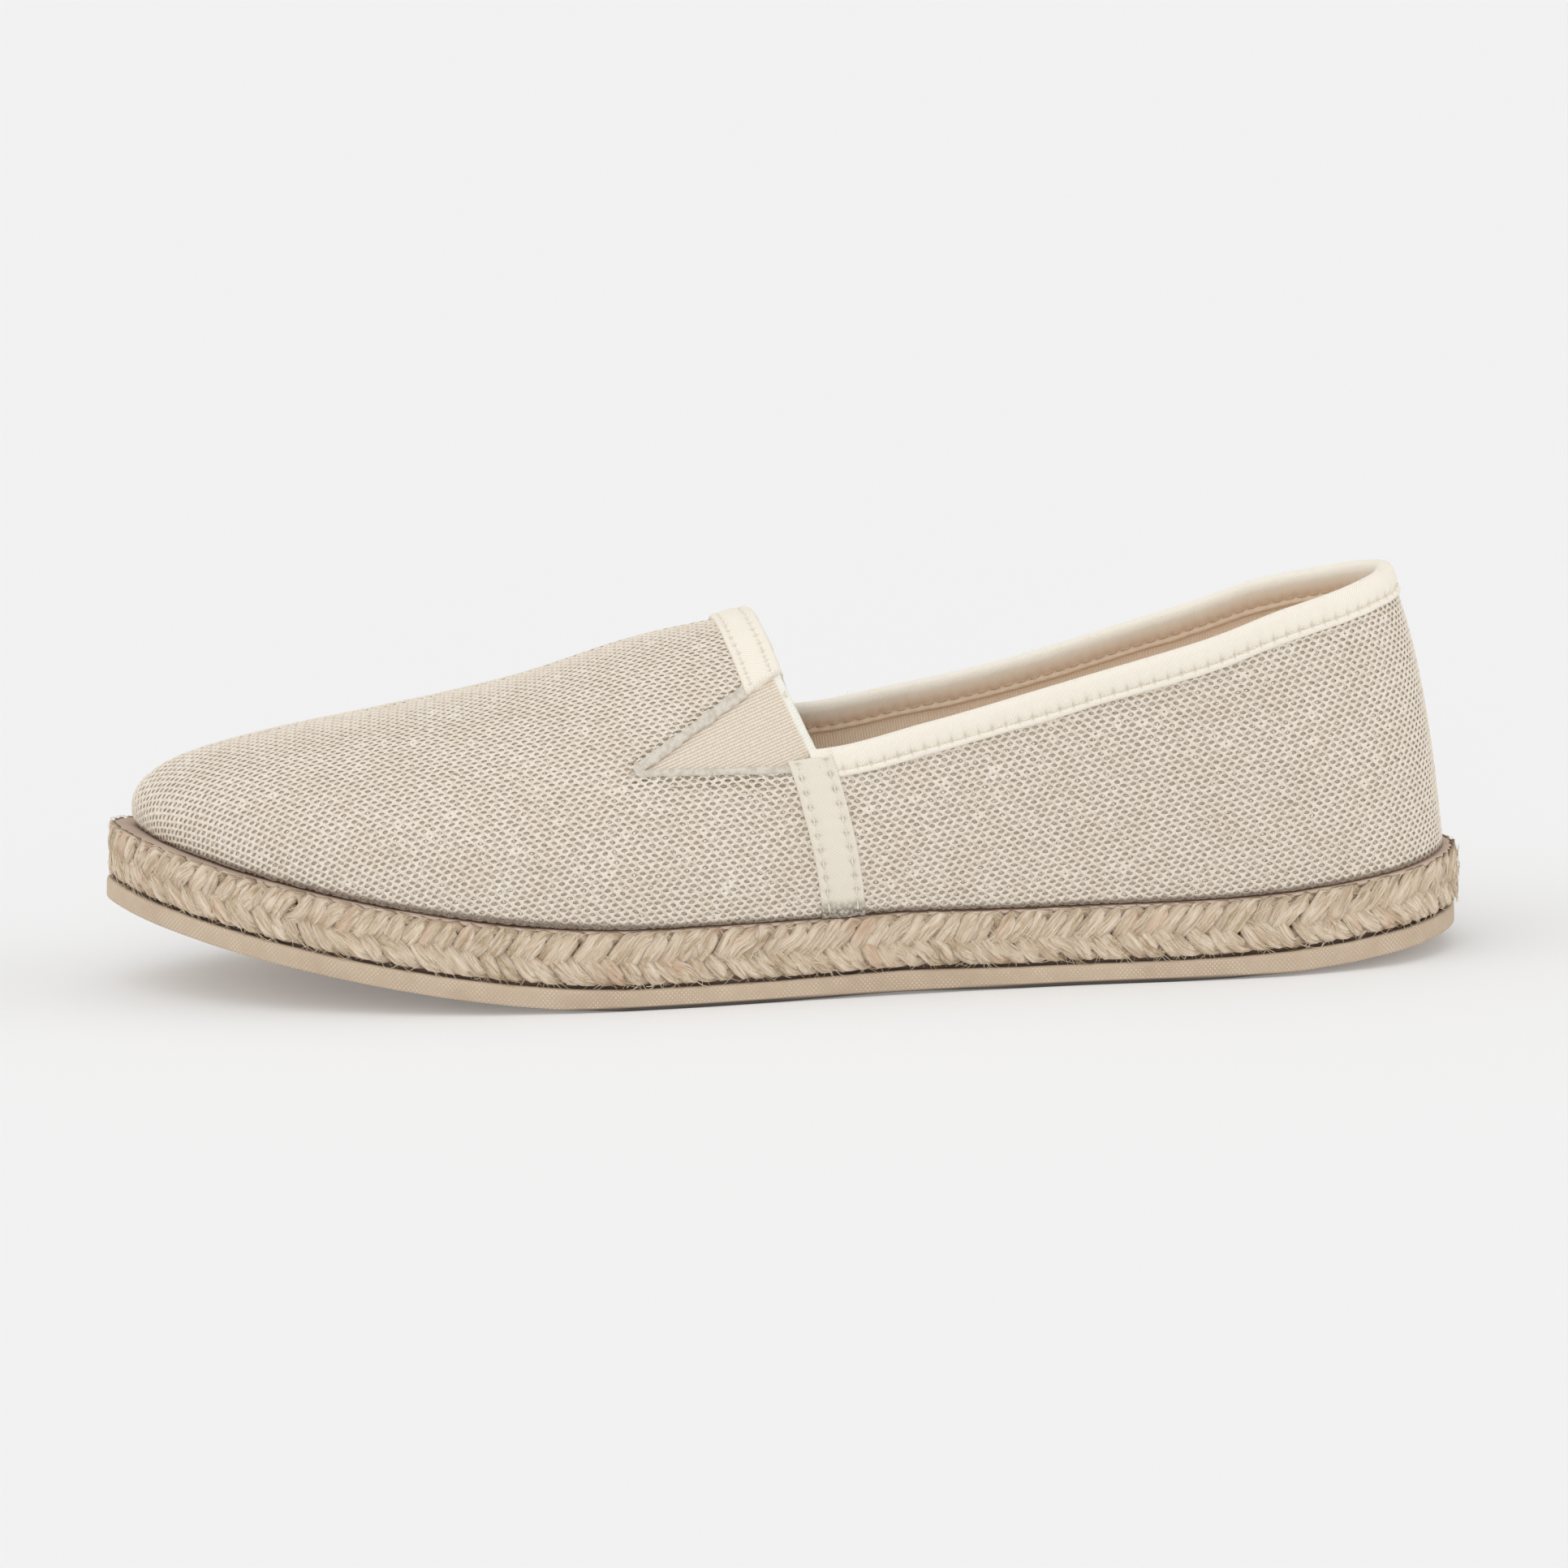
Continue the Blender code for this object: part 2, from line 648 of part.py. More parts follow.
def over_edge(side_share, climb, down, out, way):
    """World point at a distance down from an edge of the upper, or past the edge when that is negative.

    way is the unit step of (side share, climb) that leads down from the edge.
    """
    across, upward = along(side_share, climb)
    lead = across * np.asarray(way[0])[..., None] + upward * np.asarray(way[1])[..., None]
    stretch = np.linalg.norm(lead, axis=-1) / MM
    inside, past = np.maximum(down, 0.0), np.maximum(-down, 0.0)
    point = off_upper(side_share + way[0] * inside / stretch, climb + way[1] * inside / stretch, out)
    return point - unit(lead) * past * MM


def add_collar_binding(collection):
    """The tape round the collar, from one side strip to the other."""
    stretch = np.linalg.norm(along(THROAT_SHARE, 0.4)[0]) / MM
    end = THROAT_SHARE - (STRIP_WIDTH / 2 + GAP) / stretch
    shares = np.linspace(-end, end, BINDING_COLUMNS)
    climbs = collar_climb(shares)
    leaves = [over_edge(shares, climbs, down, out, (0.0, -1.0)) for down, out in tape_section(BINDING_DROP)]
    add_shell("collar_binding", [np.stack(leaves, axis=1)], TAPE, "collar_binding", collection)


def add_vamp_tab(collection, notches):
    """The tape over the throat edge, whose lower ends are cut along the notches' upper lines."""
    turns = np.linspace(MEDIAL, LATERAL, TAB_COLUMNS)
    side = np.where(turns < 0, LATERAL, MEDIAL)
    climb = 1.0 - np.abs(turns) * (1.0 - TAB_END)
    leaves = [
        over_edge(side * THROAT_SHARE, climb, down, out, (side, 0.0 * side))
        for down, out in tape_section(TAB_DEPTH)
    ]
    tab = add_shell("vamp_tab", [np.stack(leaves, axis=1)], TAPE, "vamp_tab", collection)
    for notch in notches.values():
        add_boolean(tab, notch, "DIFFERENCE")


def add_side_strip(name, side, collection):
    """The tape over a side seam, from the sole's rim up to the throat's corner."""
    seam = side * THROAT_SHARE
    climbs = np.linspace(0.0, 1.0, FINE_STEPS)
    heights = upper_point(seam, climbs)[:, 2]
    climbs = np.interp(np.linspace(STRIP_FOOT, STRIP_TOP, STRIP_ROWS), heights, climbs)
    stretch = np.linalg.norm(along(seam, climbs)[0], axis=-1) / MM
    places = STRIP_WIDTH * np.linspace(-0.5, 0.5, 5)
    rows = [off_upper(seam + place / stretch, climbs, GAP) for place in places]
    add_shell(name, [np.array(rows)], TAPE, "side_strip", collection)


# ---------------------------------------------------------------- the shoe


def build():
    clear_scene()
    shoe = new_collection("slip_on_espadrille")
    cutters = new_collection("cutters")
    cutters.hide_render = True
    notches = {
        side: add_cutter(f"notch_{side_name}", notch_rings(side), cutters)
        for side_name, side in (("lateral", LATERAL), ("medial", MEDIAL))
    }
    add_outsole(shoe, cutters)
    add_midsole(shoe)
    add_braid(shoe)
    add_insole(shoe)
    add_upper(shoe, notches)
    add_collar_binding(shoe)
    add_vamp_tab(shoe, notches)
    for side_name, side in (("lateral", LATERAL), ("medial", MEDIAL)):
        add_gore(f"gore_{side_name}", side, shoe, cutters)
        add_side_strip(f"side_strip_{side_name}", side, shoe)


build()
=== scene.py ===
"""Looks for the slip-on espadrille: cloth, tape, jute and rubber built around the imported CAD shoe.

Tables and sizes are in millimetres, and a point is (station, across, height), as in the part's
own source: station runs from the heel end to the toe end, across is positive towards the inner
side of the foot, and height is above the floor. to_world turns such a point into metres.

The upper is one surface, upper_point(side share, climb). The side share runs from 0 at the back
of the heel to 1 at the toe along the medial side, and from 0 to -1 along the lateral side. The
climb runs from 0 at the sole to 1 at the ridge. Cloth, tapes and stitches all lie on it.
"""

import math

import bmesh
import bpy
import numpy as np
from mathutils import Matrix, Vector
from mathutils.bvhtree import BVHTree


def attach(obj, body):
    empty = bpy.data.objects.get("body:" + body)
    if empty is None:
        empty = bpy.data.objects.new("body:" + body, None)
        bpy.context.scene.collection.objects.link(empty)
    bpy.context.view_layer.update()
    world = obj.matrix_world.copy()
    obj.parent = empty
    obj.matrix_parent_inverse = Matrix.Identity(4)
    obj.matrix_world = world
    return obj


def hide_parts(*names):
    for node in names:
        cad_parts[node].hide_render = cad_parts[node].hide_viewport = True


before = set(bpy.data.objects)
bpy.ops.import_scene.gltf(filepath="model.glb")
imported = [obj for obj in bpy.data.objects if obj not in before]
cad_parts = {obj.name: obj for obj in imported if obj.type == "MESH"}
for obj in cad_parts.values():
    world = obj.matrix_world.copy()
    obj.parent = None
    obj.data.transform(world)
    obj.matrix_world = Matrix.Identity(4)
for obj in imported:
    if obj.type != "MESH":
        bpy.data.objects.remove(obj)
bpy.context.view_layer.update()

MM = 0.001

# -------- the CAD shoe's own sizes

LENGTH = 261.0
BALL_WIDTH = 86.0
INSTEP_HEIGHT = 68.4
HEEL_HEIGHT = 73.0
TOE_SPRING = 17.3
CENTRE_ACROSS = 1.2
LATERAL, MEDIAL = -1.0, 1.0

# The sole: how far its foot draws in at the heel and over what share of a side, then its layers' tops
HEEL_TUCK = 1.3
HEEL_TUCK_SHARE = 0.13
BRAID_TOP = 13.9
SOLE_TOP = 14.9
# Its underside: the lift of the heel's end, the stations of its two flat spots, and the arch between
HEEL_ROCKER = 4.6
HEEL_FLAT = (58.0, 86.0)
BALL_FLAT = (132.0, 160.0)
ARCH_RISE = 0.6
SPRING_POWER = 1.5
TOE_LEAN = 0.06

# The upper's wall and its gap to the sole, then where the throat and the side strips are
WALL = 1.6
GAP = 0.3
STRIP_WIDTH = 8.2
THROAT_SHARE = 0.4585
STRIP_FOOT, STRIP_TOP = 15.5, 44.6

# The sole's outline: stations as shares of the length, distances to the sides as shares of the ball's
# width
OUTLINE = {
    "columns": ("station", "lateral", "medial"),
    "rows": (
        (0.012, 0.145, 0.145), (0.046, 0.262, 0.262), (0.116, 0.343, 0.337), (0.193, 0.366, 0.355),
        (0.290, 0.372, 0.337), (0.386, 0.395, 0.320), (0.483, 0.430, 0.349), (0.579, 0.472, 0.424),
        (0.656, 0.486, 0.488), (0.734, 0.471, 0.514), (0.811, 0.419, 0.486), (0.888, 0.326, 0.401),
        (0.946, 0.209, 0.285), (0.981, 0.093, 0.169),
    ),
}
TOE_TIP_ACROSS = 0.041
OUTLINE_STEPS = 40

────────

Retype only what lies between the line bearing "add_insole(shoe)" and the line bearing "side of the", keeping both of those lines.

    add_insole(shoe)
    add_upper(shoe, notches)
    add_collar_binding(shoe)
    add_vamp_tab(shoe, notches)
    for side_name, side in (("lateral", LATERAL), ("medial", MEDIAL)):
        add_gore(f"gore_{side_name}", side, shoe, cutters)
        add_side_strip(f"side_strip_{side_name}", side, shoe)


build()
=== scene.py ===
"""Looks for the slip-on espadrille: cloth, tape, jute and rubber built around the imported CAD shoe.

Tables and sizes are in millimetres, and a point is (station, across, height), as in the part's
own source: station runs from the heel end to the toe end, across is positive towards the inner
side of the foot, and height is above the floor. to_world turns such a point into metres.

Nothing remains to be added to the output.